Theorem 1 (transitivity).
(1) If f(n) is in O(g(n)) and g(n) is in O(h(n)) then f(n) is in O(h(n))
(2) If f(n) is in Ω(g(n)) and g(n) is in Ω(h(n)) then f(n) is in Ω(h(n))
(3) If f(n) is in Θ(g(n)) and g(n) is in Θ(h(n)) then f(n) is in Θ(h(n))

Theorem 2 (anti-symmetry). f(n) is in O(g(n)) iff g(n) is in Ω(f(n)).

Theorem 3 (symmetry). f(n) is in Θ(g(n)) iff g(n) is in Θ(f(n)).

Theorem 4 (reflexivity). A function is asymptotically related to itself: f(n) is in O(f(n)), f(n) is in Ω(f(n)), and f(n) is in Θ(f(n)).

In particular, of the three, Θ defines an equivalence relation on functions while O and Ω define an anti-symmetric pair of relations on functions that is analogous to the pair of order relations (<=, >=) on numbers. Thus, Θ is analogous to '=' (equality), while O is analogous to '<=' (less than or equal to) and Ω is analogous to '>=' (greater than or equal to). There is even a form of the dichotomy property of order relations:

Theorem 5 (dichotomy). If f(n) <= O(g(n)) and g(n) <= O(f(n)) then f(n) = Θ(g(n)).

All of these theorems can be restated in an equivalent form using set notation. For example, Theorem 5 restates as follows:

Theorem 5a (dichotomy).
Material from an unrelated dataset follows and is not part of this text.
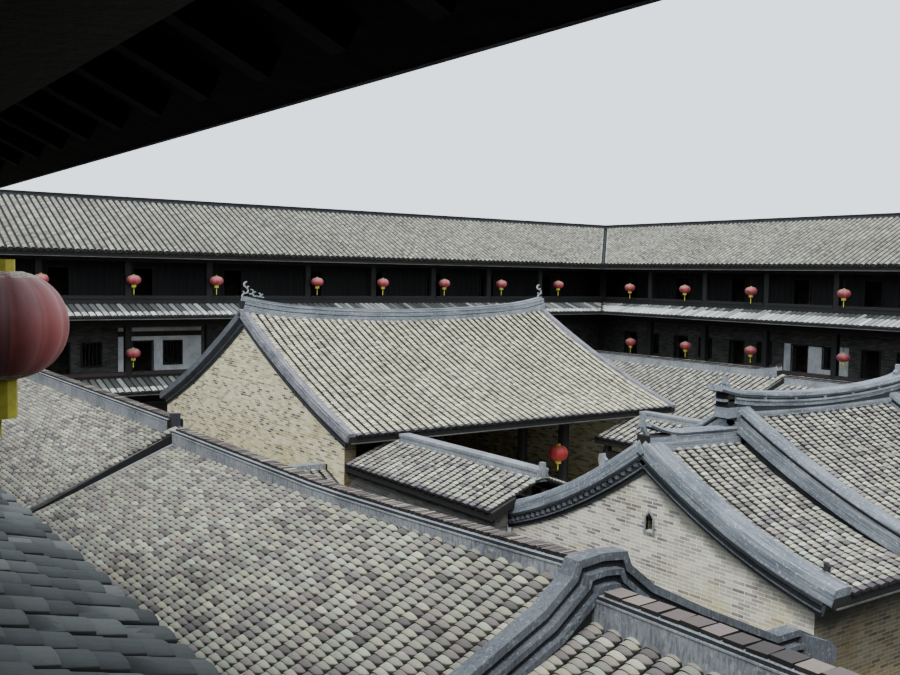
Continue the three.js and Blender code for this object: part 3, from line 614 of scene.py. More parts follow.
def capBrickTemplate(name, width, length, height):
    shape = Shapes()
    shape.block((-width / 2, 0.0, 0.0), (width / 2, length, height))
    return meshObject(name, shape.points, shape.faces)


# A node group with these inputs that gives pieces; also gives its input sockets.
def nodeGroup(name, inputs):
    tree = bpy.data.node_groups.new(name, "GeometryNodeTree")
    for socket, kind in inputs.items():
        tree.interface.new_socket(name=socket, in_out="INPUT", socket_type=f"NodeSocket{kind}")
    tree.interface.new_socket(name="Pieces", in_out="OUTPUT", socket_type="NodeSocketGeometry")
    return tree, node(tree, "NodeGroupInput").outputs


def finishGroup(tree, geometry, finish):
    finished = node(tree, "GeometryNodeSetMaterial", Geometry=geometry, Material=finish)
    node(tree, "NodeGroupOutput", Pieces=finished.outputs[0])
    return tree


def stored(tree, geometry, domain, name, value):
    return node(tree, "GeometryNodeStoreNamedAttribute", {"data_type": "FLOAT", "domain": domain},
                Geometry=geometry, Name=name, Value=value).outputs[0]


def tileTree():
    tree, given = nodeGroup("lay_tiles", {"Points": "Geometry", "Tile": "Object", "Shift": "Float",
                                          "Turn": "Float", "Seed": "Int", "Finish": "Material"})

    def random(kind, seedShift):
        seed = node(tree, "FunctionNodeIntegerMath", {"operation": "ADD"}, in0=given["Seed"], in1=seedShift)
        return node(tree, "FunctionNodeRandomValue", {"data_type": kind}, Seed=seed.outputs[0])

    def spread(amount, seedShift):
        made = random("FLOAT_VECTOR", seedShift)
        for socket, sign in ((0, -1.0), (1, 1.0)):
            limit = node(tree, "ShaderNodeVectorMath", {"operation": "SCALE"}, in0=(sign,) * 3, Scale=amount)
            tree.links.new(limit.outputs[0], made.inputs[socket])
        return made.outputs[0]

    facing = node(tree, "GeometryNodeInputNamedAttribute", {"data_type": "FLOAT_VECTOR"}, Name="facing")
    moved = node(tree, "GeometryNodeSetPosition", Geometry=given["Points"], Offset=spread(given["Shift"], 1))
    aimed = node(tree, "ShaderNodeVectorMath", {"operation": "ADD"}, in0=facing.outputs[0],
                 in1=spread(given["Turn"], 2))
    template = node(tree, "GeometryNodeObjectInfo", Object=given["Tile"]).outputs["Geometry"]
    laid = node(tree, "GeometryNodeInstanceOnPoints", Points=moved.outputs[0], Instance=template,
                Rotation=aimed.outputs[0])
    toned = stored(tree, laid.outputs[0], "INSTANCE", "tone", random("FLOAT", 3).outputs[1])
    real = node(tree, "GeometryNodeRealizeInstances", Geometry=toned)
    return finishGroup(tree, real.outputs[0], given["Finish"])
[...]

If O(f(n)) subset_of O(g(n)) and O(g(n)) subset_of O(f(n)) then Θ(f(n)) = Θ(g(n))).

We will use the notation of equality and inequality, as shown in the slide, as a notational device that helps reinforce our perception of the nature of these three relations. (We recognize that this is an abuse of notation. See the discussion of notation "abuse" and notation "misuse" in [Cormen].)

Insertion Sort Asymptotics

• Best Case Runtime = Θ(n), n = size of input
• Worst Case Runtime = Θ(n²), n = size of input
• Average Case Runtime = Θ(n²), n = size of input